> [TASK TO COMPLETE] Only the lines from the one with "piece('cord_hank_left', leftLoops(), nylonCord);" through the one with "cad_parts[node].hide_render = cad_parts[node].hide_viewport" are to be restated, word for word, with both of them included.
====================
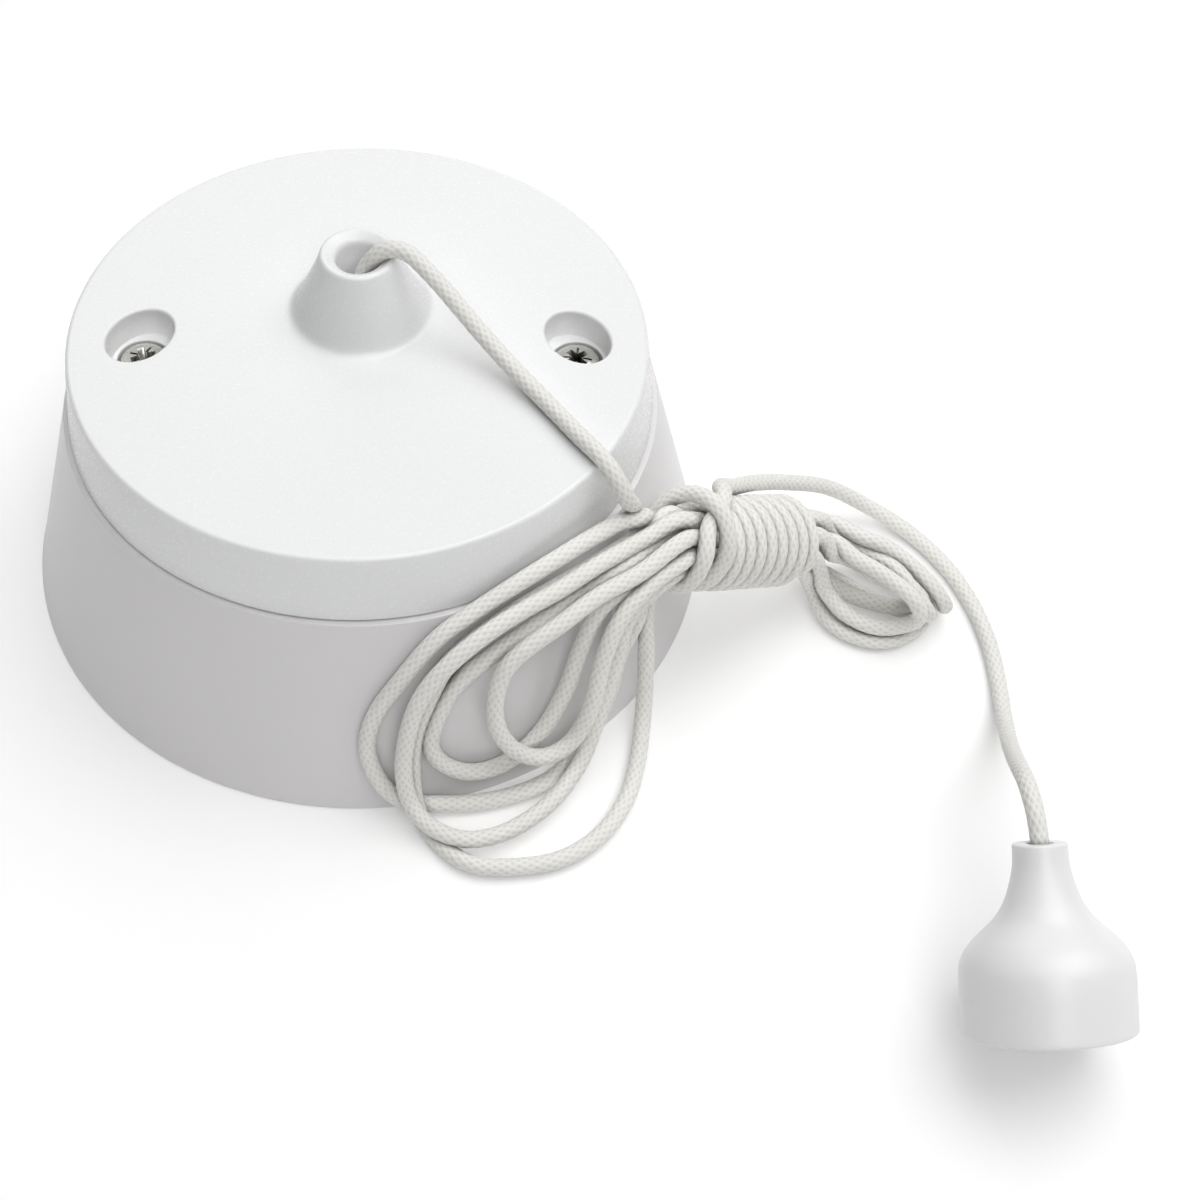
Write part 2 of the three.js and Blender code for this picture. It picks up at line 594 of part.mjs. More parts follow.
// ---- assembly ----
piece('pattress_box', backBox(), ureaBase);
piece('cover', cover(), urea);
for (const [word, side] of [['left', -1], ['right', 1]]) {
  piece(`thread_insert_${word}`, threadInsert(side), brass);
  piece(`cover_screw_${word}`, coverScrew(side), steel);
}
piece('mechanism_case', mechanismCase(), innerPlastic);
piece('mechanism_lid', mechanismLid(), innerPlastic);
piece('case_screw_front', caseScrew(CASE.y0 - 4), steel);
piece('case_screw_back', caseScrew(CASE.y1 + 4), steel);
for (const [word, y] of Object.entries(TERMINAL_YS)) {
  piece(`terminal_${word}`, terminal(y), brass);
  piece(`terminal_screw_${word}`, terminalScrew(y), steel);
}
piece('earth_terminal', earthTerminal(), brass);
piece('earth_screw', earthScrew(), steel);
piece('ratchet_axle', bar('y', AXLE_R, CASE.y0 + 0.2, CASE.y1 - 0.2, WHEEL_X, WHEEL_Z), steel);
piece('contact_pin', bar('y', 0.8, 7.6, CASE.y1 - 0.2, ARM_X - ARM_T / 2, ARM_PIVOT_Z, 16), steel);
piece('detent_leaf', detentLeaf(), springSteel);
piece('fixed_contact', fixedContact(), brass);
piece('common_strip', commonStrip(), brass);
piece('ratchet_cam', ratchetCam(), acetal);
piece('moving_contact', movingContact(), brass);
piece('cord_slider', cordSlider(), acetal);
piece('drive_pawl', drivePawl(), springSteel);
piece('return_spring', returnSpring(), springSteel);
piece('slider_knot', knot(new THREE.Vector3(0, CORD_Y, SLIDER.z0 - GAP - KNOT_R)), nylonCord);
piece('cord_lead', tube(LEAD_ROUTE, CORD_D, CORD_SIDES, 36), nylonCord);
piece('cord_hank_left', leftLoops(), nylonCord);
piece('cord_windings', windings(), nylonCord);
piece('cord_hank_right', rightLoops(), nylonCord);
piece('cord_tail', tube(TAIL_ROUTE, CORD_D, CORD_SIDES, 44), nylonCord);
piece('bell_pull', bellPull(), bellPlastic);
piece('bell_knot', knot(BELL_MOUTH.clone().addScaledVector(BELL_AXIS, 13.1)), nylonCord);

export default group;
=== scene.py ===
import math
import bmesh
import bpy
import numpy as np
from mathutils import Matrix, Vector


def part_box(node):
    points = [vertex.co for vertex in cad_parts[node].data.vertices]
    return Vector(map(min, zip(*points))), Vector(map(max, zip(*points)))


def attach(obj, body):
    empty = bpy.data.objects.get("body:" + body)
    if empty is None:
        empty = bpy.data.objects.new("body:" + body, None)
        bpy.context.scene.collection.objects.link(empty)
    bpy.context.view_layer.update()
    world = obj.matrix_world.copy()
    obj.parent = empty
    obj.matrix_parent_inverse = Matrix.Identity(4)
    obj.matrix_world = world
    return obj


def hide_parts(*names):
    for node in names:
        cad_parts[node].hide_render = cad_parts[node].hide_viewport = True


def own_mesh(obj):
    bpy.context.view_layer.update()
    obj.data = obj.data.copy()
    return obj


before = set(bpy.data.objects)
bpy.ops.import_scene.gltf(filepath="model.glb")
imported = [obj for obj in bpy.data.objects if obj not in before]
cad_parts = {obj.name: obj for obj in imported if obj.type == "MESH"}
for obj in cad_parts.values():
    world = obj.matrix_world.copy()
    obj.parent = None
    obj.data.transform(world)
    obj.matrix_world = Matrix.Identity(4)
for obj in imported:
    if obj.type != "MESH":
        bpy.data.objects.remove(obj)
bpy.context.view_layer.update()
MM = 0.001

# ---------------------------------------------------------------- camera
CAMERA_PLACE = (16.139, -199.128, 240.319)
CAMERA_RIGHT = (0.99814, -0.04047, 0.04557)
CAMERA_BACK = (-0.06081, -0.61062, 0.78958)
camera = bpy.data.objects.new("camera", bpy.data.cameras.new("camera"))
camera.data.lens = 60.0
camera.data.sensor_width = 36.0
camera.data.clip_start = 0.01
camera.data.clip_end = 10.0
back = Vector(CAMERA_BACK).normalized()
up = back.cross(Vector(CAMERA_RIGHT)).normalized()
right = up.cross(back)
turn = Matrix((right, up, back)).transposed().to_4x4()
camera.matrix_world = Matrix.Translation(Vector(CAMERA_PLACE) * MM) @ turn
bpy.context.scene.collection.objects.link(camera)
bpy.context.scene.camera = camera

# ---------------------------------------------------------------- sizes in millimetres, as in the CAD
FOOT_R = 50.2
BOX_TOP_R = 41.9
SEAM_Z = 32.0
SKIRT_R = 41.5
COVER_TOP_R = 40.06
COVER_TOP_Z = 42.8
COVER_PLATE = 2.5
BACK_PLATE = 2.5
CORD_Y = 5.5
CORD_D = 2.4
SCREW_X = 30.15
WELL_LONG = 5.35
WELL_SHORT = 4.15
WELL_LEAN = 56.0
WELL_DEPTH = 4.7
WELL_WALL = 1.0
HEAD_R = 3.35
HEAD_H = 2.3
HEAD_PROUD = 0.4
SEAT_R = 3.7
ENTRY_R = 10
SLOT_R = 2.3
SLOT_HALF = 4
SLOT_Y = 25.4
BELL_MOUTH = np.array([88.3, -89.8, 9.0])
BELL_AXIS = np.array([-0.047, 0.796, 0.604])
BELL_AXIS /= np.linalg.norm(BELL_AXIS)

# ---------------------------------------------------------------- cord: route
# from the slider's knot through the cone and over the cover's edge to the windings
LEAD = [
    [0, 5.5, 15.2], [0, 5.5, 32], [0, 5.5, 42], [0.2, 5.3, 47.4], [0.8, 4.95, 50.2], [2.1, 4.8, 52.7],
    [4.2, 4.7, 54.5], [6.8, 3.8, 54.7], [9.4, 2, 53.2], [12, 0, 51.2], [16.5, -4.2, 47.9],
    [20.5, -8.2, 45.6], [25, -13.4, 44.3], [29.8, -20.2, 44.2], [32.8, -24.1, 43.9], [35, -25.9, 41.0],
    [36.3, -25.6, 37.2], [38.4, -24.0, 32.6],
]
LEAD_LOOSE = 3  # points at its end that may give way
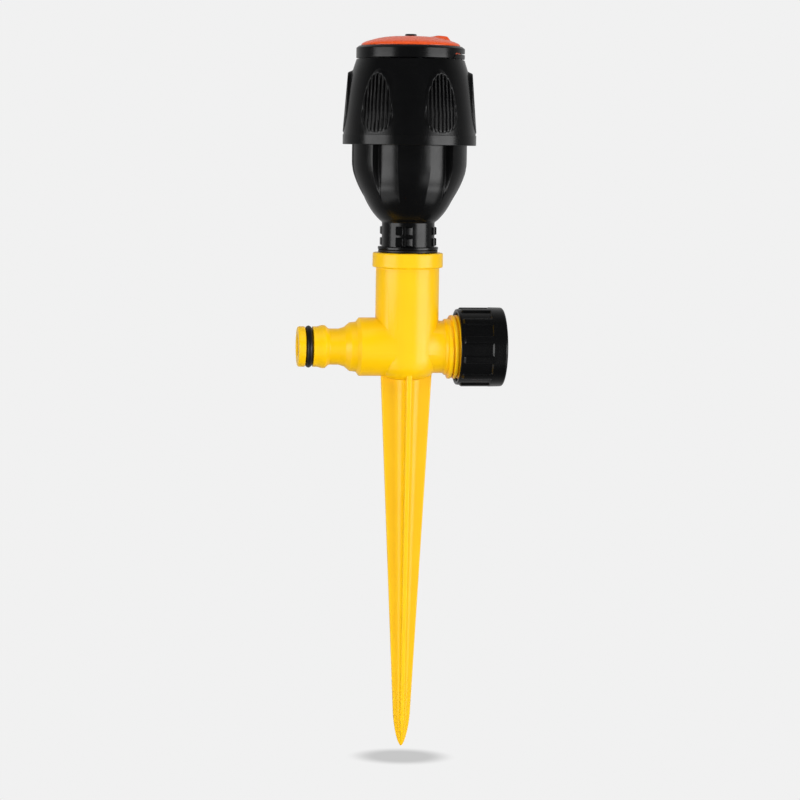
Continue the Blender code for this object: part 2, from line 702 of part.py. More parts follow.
====================
> [EXERCISE SOLUTION]
piece('cord_hank_left', leftLoops(), nylonCord);
piece('cord_windings', windings(), nylonCord);
piece('cord_hank_right', rightLoops(), nylonCord);
piece('cord_tail', tube(TAIL_ROUTE, CORD_D, CORD_SIDES, 44), nylonCord);
piece('bell_pull', bellPull(), bellPlastic);
piece('bell_knot', knot(BELL_MOUTH.clone().addScaledVector(BELL_AXIS, 13.1)), nylonCord);

export default group;
=== scene.py ===
import math
import bmesh
import bpy
import numpy as np
from mathutils import Matrix, Vector


def part_box(node):
    points = [vertex.co for vertex in cad_parts[node].data.vertices]
    return Vector(map(min, zip(*points))), Vector(map(max, zip(*points)))


def attach(obj, body):
    empty = bpy.data.objects.get("body:" + body)
    if empty is None:
        empty = bpy.data.objects.new("body:" + body, None)
        bpy.context.scene.collection.objects.link(empty)
    bpy.context.view_layer.update()
    world = obj.matrix_world.copy()
    obj.parent = empty
    obj.matrix_parent_inverse = Matrix.Identity(4)
    obj.matrix_world = world
    return obj


def hide_parts(*names):
    for node in names:
        cad_parts[node].hide_render = cad_parts[node].hide_viewport = True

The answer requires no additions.